Для общественности – в частности, черной, – ранение Джа-Вана Макги стало долгожданной победой над департаментом, много поколений обесценивавшим черную жизнь. Можно сказать, вот что неизбежно бывает, когда зло покрывают слишком долго. Никого не волновало, что конкретно Скотт Маккаун – не дилетант и не расист; в Балтиморском, как и в любом другом полицейском департаменте по всей стране, за грехи отцов пришлось расплачиваться детям.

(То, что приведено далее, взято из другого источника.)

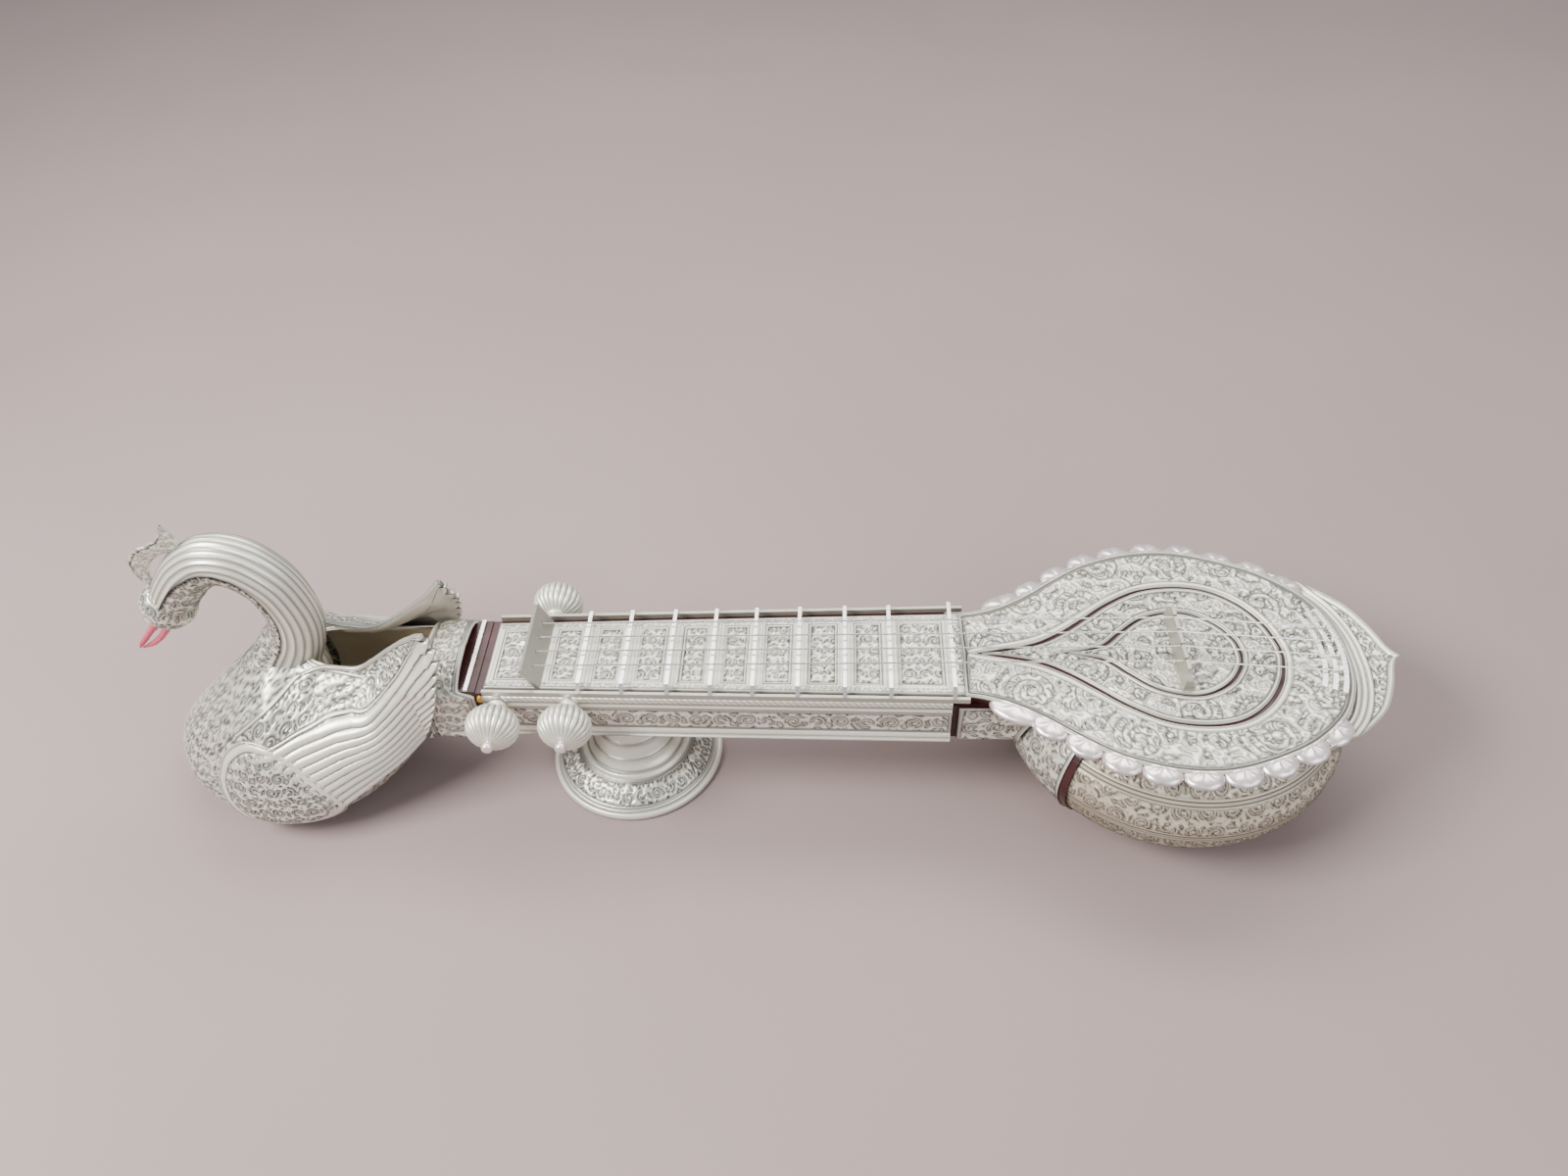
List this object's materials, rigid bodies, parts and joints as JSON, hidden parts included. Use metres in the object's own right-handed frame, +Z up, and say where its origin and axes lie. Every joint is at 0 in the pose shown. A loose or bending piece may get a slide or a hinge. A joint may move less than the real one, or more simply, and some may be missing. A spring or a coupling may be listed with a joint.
{
  "type": "sitar",
  "caption": "Ornamental chased-silver sitar with a swan-head neck, scalloped teardrop soundboard, movable frets, fluted tuning pegs and a flared upper gourd as a foot",
  "frame": {"origin": "centre of the bowl's flat base, on the resting plane", "axes": "+X runs along the neck towards the tail of the bowl, +Z is up out of the soundboard, +Y is across the neck away from the side with two pegs"},
  "size_m": [0.6035, 0.1592, 0.1626],
  "materials": {
    "chased_silver": "frosted, chased with oxidised lines",
    "polished_silver": "bright polished silver",
    "maroon_lacquer": "dark maroon lacquer on wood",
    "steel_wire": "bright wire",
    "pink_enamel": "pink-red enamel",
    "brass": "worn brass"
  },
  "bodies": {
    "instrument": {"neck_core": "maroon_lacquer", "fretboard_plate": "chased_silver", "near_side_panel": "chased_silver", "far_side_panel": "chased_silver", "underside_plate": "chased_silver", "side_rails": "polished_silver", "heel_sleeve": "chased_silver", "bowl_shell": "chased_silver", "heel_cup": "chased_silver", "cup_strips": "maroon_lacquer", "soundboard_base": "maroon_lacquer", "soundboard_outer": "chased_silver", "soundboard_middle": "chased_silver", "soundboard_centre": "chased_silver", "near_petals": "polished_silver", "far_petals": "polished_silver", "tail_leaf": "chased_silver", "tailpiece": "polished_silver", "string_pins": "steel_wire", "bridge": "polished_silver", "nut": "polished_silver", "hitch_pin": "steel_wire", "string_1": "steel_wire", "string_2": "steel_wire", "string_3": "steel_wire", "string_4": "steel_wire", "peg_ferrules": "polished_silver", "socket_collar": "chased_silver", "collar_band": "maroon_lacquer", "fillet_strip": "polished_silver", "collar_screws": "brass", "swan_body": "chased_silver", "swan_neck": "chased_silver", "swan_head": "chased_silver", "swan_beak": "pink_enamel", "swan_crest": "chased_silver", "near_wing": "chased_silver", "far_wing": "chased_silver", "foot_bell": "chased_silver", "foot_stem": "polished_silver", "foot_stud": "steel_wire", "foot_nuts": "steel_wire"},
    "movable_fret_1": {"fret_1": "polished_silver"},
    "movable_fret_2": {"fret_2": "polished_silver"},
    "movable_fret_3": {"fret_3": "polished_silver"},
    "movable_fret_4": {"fret_4": "polished_silver"},
    "movable_fret_5": {"fret_5": "polished_silver"},
    "movable_fret_6": {"fret_6": "polished_silver"},
    "movable_fret_7": {"fret_7": "polished_silver"},
    "movable_fret_8": {"fret_8": "polished_silver"},
    "movable_fret_9": {"fret_9": "polished_silver"},
    "tuning_peg_1": {"peg_1_shaft": "polished_silver", "peg_1_knob": "polished_silver", "peg_1_winding": "steel_wire"},
    "tuning_peg_2": {"peg_2_shaft": "polished_silver", "peg_2_knob": "polished_silver", "peg_2_winding": "steel_wire"},
    "tuning_peg_3": {"peg_3_shaft": "polished_silver", "peg_3_knob": "polished_silver", "peg_3_winding": "steel_wire"}
  },
  "joints": [
    {"name": "peg_1_turn", "type": "hinge", "parent": "instrument", "child": "tuning_peg_1", "pos_m": [-0.322, -0.0395, 0.071], "axis": [0, -1, 0], "continuous": true},
    {"name": "peg_2_turn", "type": "hinge", "parent": "instrument", "child": "tuning_peg_2", "pos_m": [-0.288, -0.0395, 0.071], "axis": [0, -1, 0], "continuous": true},
    {"name": "peg_3_turn", "type": "hinge", "parent": "instrument", "child": "tuning_peg_3", "pos_m": [-0.304, 0.0395, 0.071], "axis": [0, 1, 0], "continuous": true},
    {"name": "fret_1_slide", "type": "slide", "parent": "instrument", "child": "movable_fret_1", "axis": [1, 0, 0], "range_m": [-0.004, 0.004]},
    {"name": "fret_2_slide", "type": "slide", "parent": "instrument", "child": "movable_fret_2", "axis": [1, 0, 0], "range_m": [-0.004, 0.004]},
    {"name": "fret_3_slide", "type": "slide", "parent": "instrument", "child": "movable_fret_3", "axis": [1, 0, 0], "range_m": [-0.004, 0.004]},
    {"name": "fret_4_slide", "type": "slide", "parent": "instrument", "child": "movable_fret_4", "axis": [1, 0, 0], "range_m": [-0.004, 0.004]},
    {"name": "fret_5_slide", "type": "slide", "parent": "instrument", "child": "movable_fret_5", "axis": [1, 0, 0], "range_m": [-0.004, 0.004]},
    {"name": "fret_6_slide", "type": "slide", "parent": "instrument", "child": "movable_fret_6", "axis": [1, 0, 0], "range_m": [-0.004, 0.004]},
    {"name": "fret_7_slide", "type": "slide", "parent": "instrument", "child": "movable_fret_7", "axis": [1, 0, 0], "range_m": [-0.004, 0.004]},
    {"name": "fret_8_slide", "type": "slide", "parent": "instrument", "child": "movable_fret_8", "axis": [1, 0, 0], "range_m": [-0.004, 0.004]},
    {"name": "fret_9_slide", "type": "slide", "parent": "instrument", "child": "movable_fret_9", "axis": [1, 0, 0], "range_m": [-0.004, 0.004]}
  ]
}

Копам на улицах, что белым, что черным, происшествие с Макги неоспоримо доказало, что отныне они сами по себе, больше система их не защищает. Чтобы сохранить авторитет, департаменту придется избавляться не только от тех, кто поддерживает и применяет жестокость, но и от тех, кто во внезапный страшный момент принимает всего одно неверное решение. Если выстрел оправданный, тебя прикроют, – правда, в Балтиморе теперь даже самое правильное применение силы не проходит без того, чтобы кто-нибудь и где-нибудь не вышел перед камерами и не заявил, что полиция безнаказанно убивает людей. Да и если выстрел – на грани, тебя, скорее всего, тоже прикроют – при условии, что ты умеешь писать рапорты. Но если выстрел не оправданный – ты уже никому не нужен.